Labor and Scheduling Are Driving the Shift
Labor availability has become one of the most significant constraints for small apparel businesses. Screen printing requires coordinated steps and trained staff availability at specific points in the process.
More flexible production methods allow smaller teams to operate efficiently without rigid scheduling. Jobs can move independently through production without waiting for setup windows or team coordination.
This flexibility has become especially valuable as shops manage mixed order types throughout the day rather than predictable production blocks.
Customers Rarely Notice the Change
From the customer perspective, little appears different. Garments still arrive on time, prints still meet quality expectations, and pricing remains competitive.
Internally, however, the production logic has shifted. Screen printing is no longer the backbone of daily operations. It has become a specialized tool, used when volume demands it, rather than a system that defines how the business runs.
This separation between customer experience and internal workflow has allowed the transition to happen without drawing attention.

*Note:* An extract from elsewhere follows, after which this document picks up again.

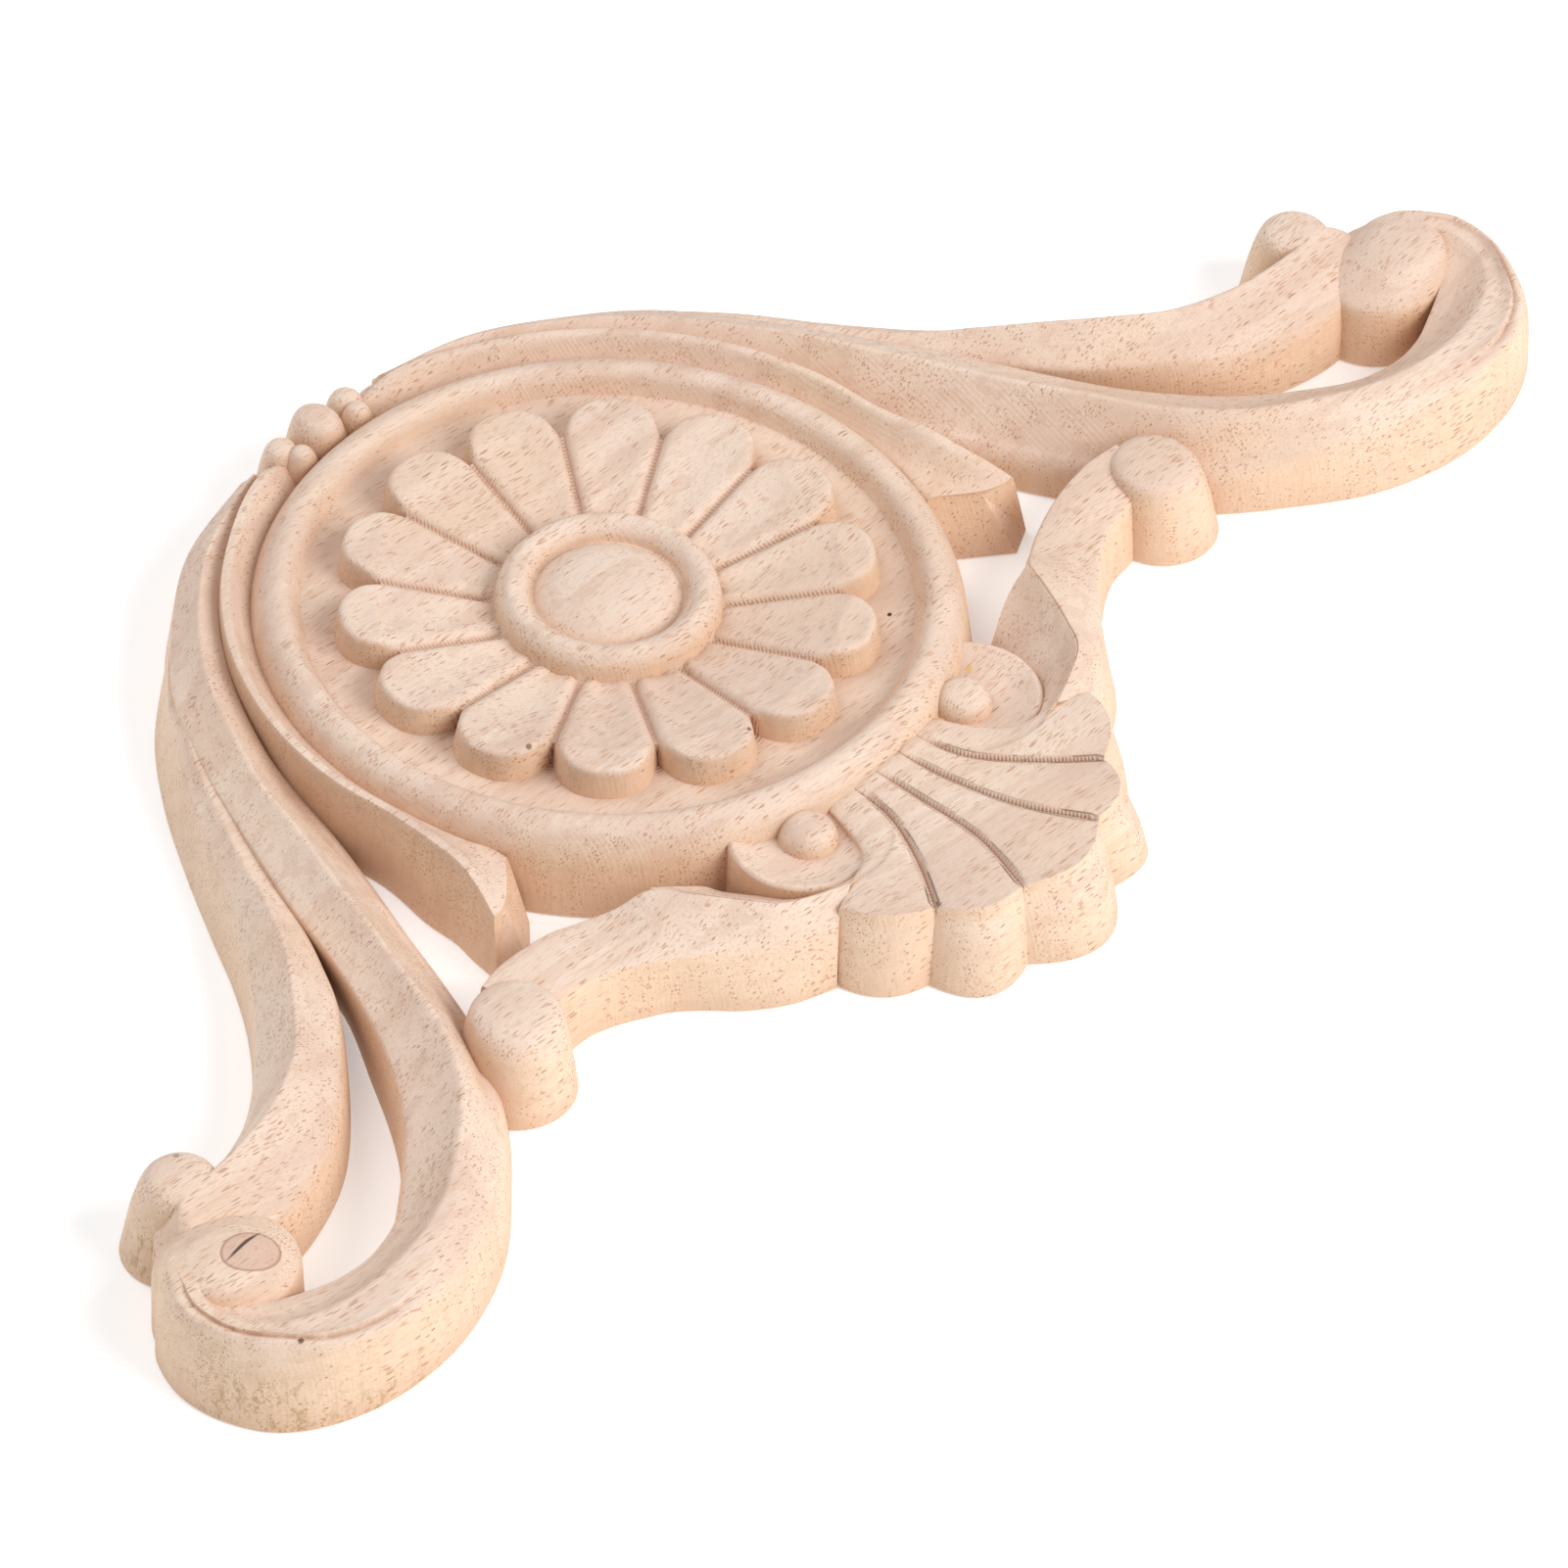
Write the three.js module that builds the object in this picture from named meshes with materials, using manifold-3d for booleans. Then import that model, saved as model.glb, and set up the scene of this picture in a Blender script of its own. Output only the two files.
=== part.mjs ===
// Carved wood applique: a fourteen-petal rosette in a ring, a shell below it, scrolled wings at both sides
// and a three-bump knob on top, all cut from one flat board.
// Millimetres. The flat back is on z = 0, +Z comes out of the carved front, +Y points to the knob,
// and the carving is mirror-symmetric about x = 0.
import * as THREE from 'three';
import { mergeVertices } from 'three/addons/utils/BufferGeometryUtils.js';
import Module from 'manifold-3d';

const wasm = await Module();
wasm.setup();

// Ring and the recessed field inside it, as [radius, height] from the foot of the ring's wall inwards
const fieldHeight = 10.6;
const ringProfile = [
  [53.8, 0], [52.6, 9.0], [51.8, 11.4], [50.4, 13.6], [48.0, 14.6], [46.3, 13.8], [45.2, 11.8], [44.4, fieldHeight],
];

// Raised eye of the rosette, a rounded ring about a low dome, in the same way
const eyeProfile = [
  [16.9, fieldHeight], [16.3, 13.6], [14.95, 15.0], [13.45, 15.0], [11.9, 14.0], [11.2, 12.2],
  [9.6, 13.7], [6.7, 15.1], [0, 15.8],
];

// Petals: radii, and heights above the back
const petalCount = 14;
const petalTipRadius = 39.8;
const petalNotchRadius = 35.4;
const petalRootRadius = 16.2;
const petalTipHeight = 15.4;
const petalRootHeight = 11.0;
const petalGrooveWidth = 1.2;
const petalGrooveDepth = 1.4;
const petalWallLean = 1.1;
const petalSideLean = 0.35;
const petalEdgeDrop = 0.7;
const petalHollow = 0.25;
const petalRoot = 2;

// Strip that hugs the ring: its section as [radius, height], and the angles in degrees that it passes
const ringStripSection = [[57.6, 0], [56.5, 14.1], [55.2, 14.2], [53.4, 11.7], [51.6, 10.1], [50.0, 0], [53.8, 0]];
const ringStripAngles = [77, 65, 50, 35, 20, 6, -6];

// Shell below the ring, and the cup with its bead at each side of it
const lobeCrown = 0.7;
const lobeGroove = 0.6;
const cupCentre = [19.2, -51.6];
const cupProfile = [[0, 0], [11.4, 0], [10.9, 10.4], [10.3, 11.0], [9.5, 10.6], [6.6, 9.4], [0, 9.2]];
const cupStopRadius = 47.0;
const beadCentre = [17.9, -51.6];
const beadProfile = [[0, 7.2], [4.5, 7.2], [4.5, 9.6], [3.9, 11.2], [2.5, 12.3], [0, 12.8]];

// Faceting
const ringFacets = 56;
const knobFacets = 18;
const bumpFacets = 12;
const cupFacets = 24;
const beadFacets = 14;
const joinTolerance = 0.04;

const lerp = (a, b, t) => a + (b - a) * t;
const vec = (x, y, z) => new THREE.Vector3(x, y, z);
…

What This Signals for the Apparel Printing Industry
The repositioning of screen printing does not represent decline. It represents specialization. As production models diversify, methods that once dominated entire shops are finding more focused roles.
For small apparel businesses, the trend suggests a future built around adaptable production first, with traditional methods supporting that flexibility rather than limiting it.
The change is not dramatic, and it is rarely discussed publicly. But inside production rooms, the shift is already well underway.
Screen printing is still present. It is simply no longer in charge.